Copy the full set of lines exactly as given.
-- COLLECTED MATERIAL start --
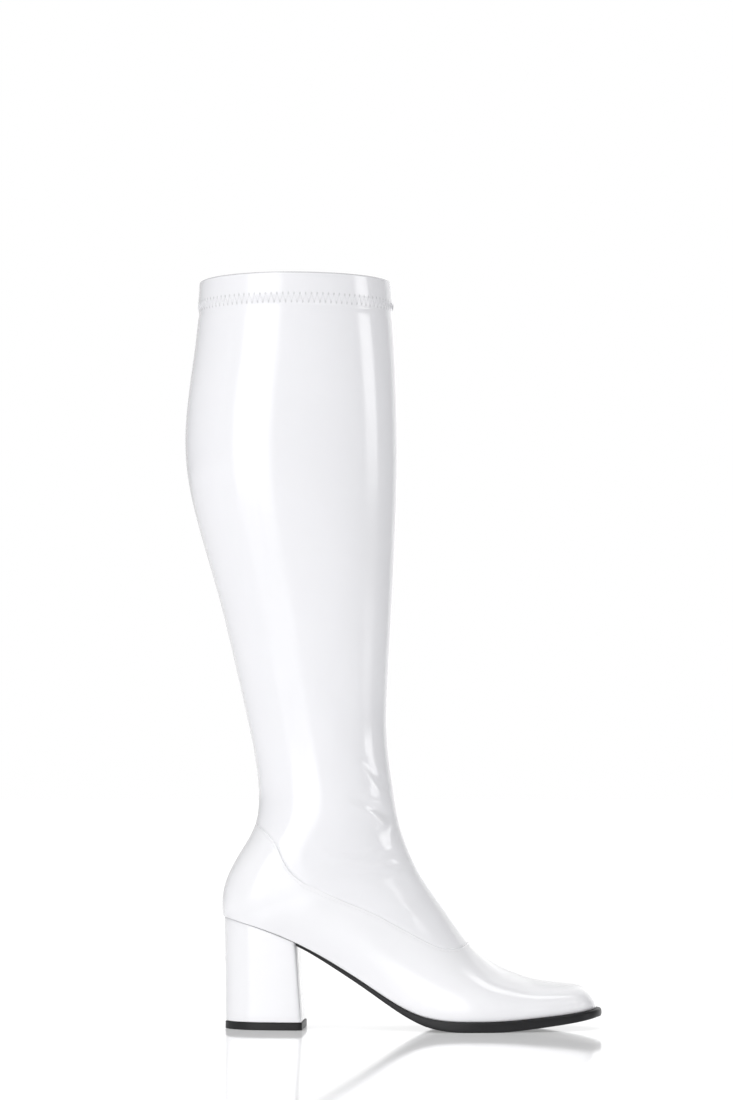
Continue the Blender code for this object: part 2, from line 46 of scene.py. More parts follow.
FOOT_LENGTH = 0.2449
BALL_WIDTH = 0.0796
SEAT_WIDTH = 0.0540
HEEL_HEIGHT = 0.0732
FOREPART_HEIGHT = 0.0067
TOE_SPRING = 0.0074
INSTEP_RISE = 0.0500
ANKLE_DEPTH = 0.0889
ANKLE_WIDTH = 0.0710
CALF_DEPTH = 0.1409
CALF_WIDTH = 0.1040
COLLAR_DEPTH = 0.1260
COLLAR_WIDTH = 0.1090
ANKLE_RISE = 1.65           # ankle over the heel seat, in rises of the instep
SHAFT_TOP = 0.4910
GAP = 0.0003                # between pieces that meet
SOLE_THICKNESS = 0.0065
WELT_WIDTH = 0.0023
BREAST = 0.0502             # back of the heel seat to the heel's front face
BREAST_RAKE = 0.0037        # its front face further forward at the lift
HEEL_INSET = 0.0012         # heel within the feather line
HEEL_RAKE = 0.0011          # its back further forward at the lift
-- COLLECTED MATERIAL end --
● FULL OUTPUT
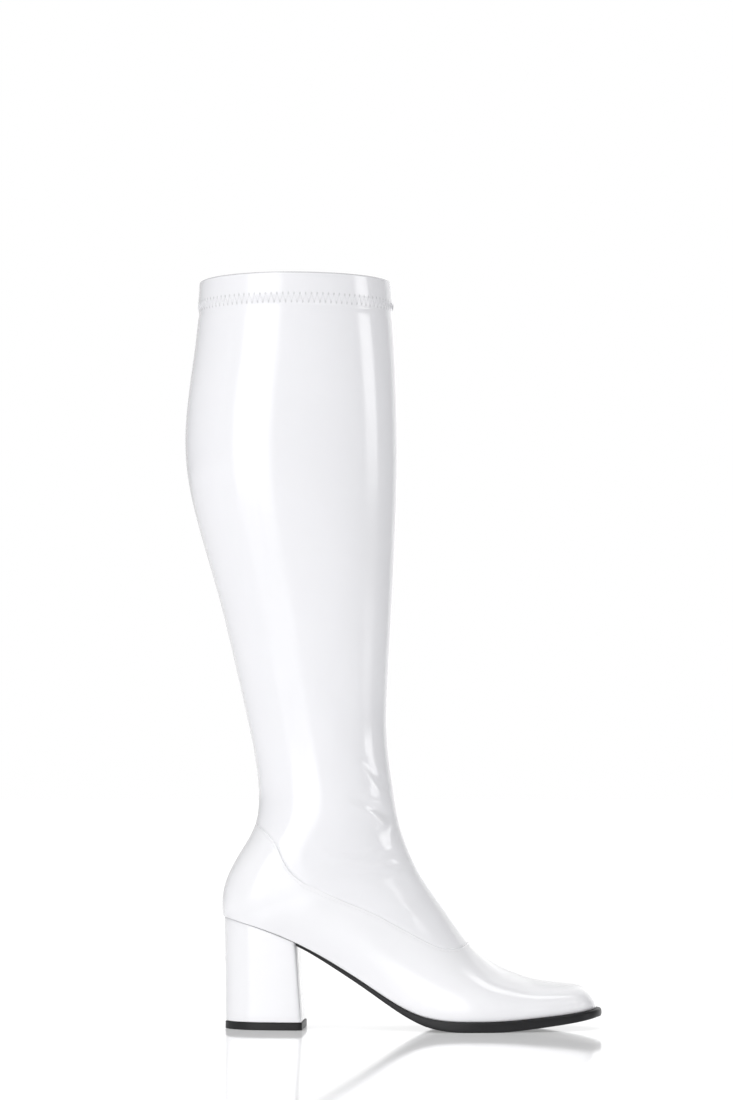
Continue the Blender code for this object: part 2, from line 46 of scene.py. More parts follow.
FOOT_LENGTH = 0.2449
BALL_WIDTH = 0.0796
SEAT_WIDTH = 0.0540
HEEL_HEIGHT = 0.0732
FOREPART_HEIGHT = 0.0067
TOE_SPRING = 0.0074
INSTEP_RISE = 0.0500
ANKLE_DEPTH = 0.0889
ANKLE_WIDTH = 0.0710
CALF_DEPTH = 0.1409
CALF_WIDTH = 0.1040
COLLAR_DEPTH = 0.1260
COLLAR_WIDTH = 0.1090
ANKLE_RISE = 1.65           # ankle over the heel seat, in rises of the instep
SHAFT_TOP = 0.4910
GAP = 0.0003                # between pieces that meet
SOLE_THICKNESS = 0.0065
WELT_WIDTH = 0.0023
BREAST = 0.0502             # back of the heel seat to the heel's front face
BREAST_RAKE = 0.0037        # its front face further forward at the lift
HEEL_INSET = 0.0012         # heel within the feather line
HEEL_RAKE = 0.0011          # its back further forward at the lift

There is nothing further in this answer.